Um gênio falando do outro

19/07/2017 às 10:54.
Atualizado em 15/11/2021 às 09:38


Num meio frequentemente retrógrado e especialmente machista como o do esporte, falar da graça, do charme, da beleza nos movimentos de um atleta, no seu jeito de ser, jogar, não é tão corriqueiro. Bobagem. Aqui não temos esse problema. Na verdade, em todos os segmentos, mesmo os sujeitos mais toscos, atrasados, no que se refere à alçada ali levantada, invariavelmente se envolvem, passam a gostar de determinado personagem do mesmo sexo, ainda que inconscientemente, atraídos, fisgados por elementos um tanto conectados a uma espécie peculiar de carisma; à sexualidade – não vinculada ao desejo, a qualquer impulso homossexual, na alçada neste espaço descrita –, a um tipo de magnetismo pouco tangível, concreto.

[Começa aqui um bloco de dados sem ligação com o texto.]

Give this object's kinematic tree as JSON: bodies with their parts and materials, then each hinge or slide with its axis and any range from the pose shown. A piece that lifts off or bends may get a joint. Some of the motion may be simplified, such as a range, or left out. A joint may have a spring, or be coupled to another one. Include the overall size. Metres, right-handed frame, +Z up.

O encantamento de um adolescente pelo >frontman que, no palco, parece falar não por meio das palavras; o exalar mudo de sentimentos, ideias... Como é comum o travamento, a dificuldade para ver e/ou enxergar/assumir certas verdades; como, nos moldes explanados por Schopenhauer, não queremos porque encontramos motivos, e sim encontramos motivos porque queremos, muita gente, ao ser “hipnotizada”, acredita e/ou diz que a razão daquela admiração é pautada somente em critérios técnicos, racionais; méritos, características palpáveis e atreladas à atividade do ídolo em questão.


Existe algo na de atuar, de se mexer em quadra – não só durante os pontos –, na linguagem corporal, de Roger Federer, que, não bastasse o fato de ele ser “só” o melhor, o mais completo de todos os tempos, contribui sorrateiramente para a adoração gerada pelo suíço. Para o aumento de sua torcida. Afinal, sejamos francos, não é apenas no futebol que a torcida usualmente tem pouco a ver com uma escolha racional, seguida de uma análise fria dos méritos de todos os candidatos.


Até agora não falei propriamente da beleza do jogo, dos golpes de Roger Federer. Além e entrelaçada a todo charme, a uma aura especial que ele carrega, em sintonia com este atributo, está a graça de todo o seu tênis. Assistir Federer em quadra desperta em mim uma coceira inexplicável de voltar à prática deste esporte.


David Foster Wallace, escritor americano que suicidou-se em 2008, tem profunda ligação com o tênis. Sua obra-prima, “Graça Infinita”, carrega forte relação com o esporte que foi praticado pelo autor pra valer durante quase toda a juventude. Wallace também escreveu artigos, ensaios sobre a modalidade. Um deles, “Federer como experiência religiosa”, traduzido por Daniel Galera, foi publicado pela Companhia das Letras junto a outros trabalhos de não ficção do gênio americano. Neste, abordando a estética do jogo de Federer, Wallace diz: “A beleza humana sobre a qual falamos aqui é um tipo particular de beleza; podemos chamá-la de beleza cinética. Sua força e seu apelo são universais. Não tem nada a ver com sexo ou normas culturais. Parece ter a ver, isso sim, com a reconciliação do ser humano com o fato de possuir um corpo”. 


Na biografia de Wallace, escrita por D. T. Max – “Every Love Story is a Ghost Story”, sem publicação no Brasil –, fala-se que a promissora carreira tenística juvenil do cultuado autor não foi para frente, a partir de determinado ponto, entre outras coisas, porque este tenderia a “pensar em excesso” cada golpe durante suas partidas. Suspeito fortemente que nesta tese talvez estejamos diante de uma romantização. O escritor genial, obsessivo, perfeccionista, perturbado... Falando da inteligência de Federer, porém, no artigo acima mencionado, Wallace crava: “Federer é capaz de enxergar, ou criar, aberturas e ângulos para golpes vencedores que ninguém mais consegue visionar (...). O que é mais difícil de avaliar na TV é que esses ângulos visualmente espetaculares e golpes vencedores não vêm do nada – com frequência, são preparados com muitos golpes de antecipação (...)”.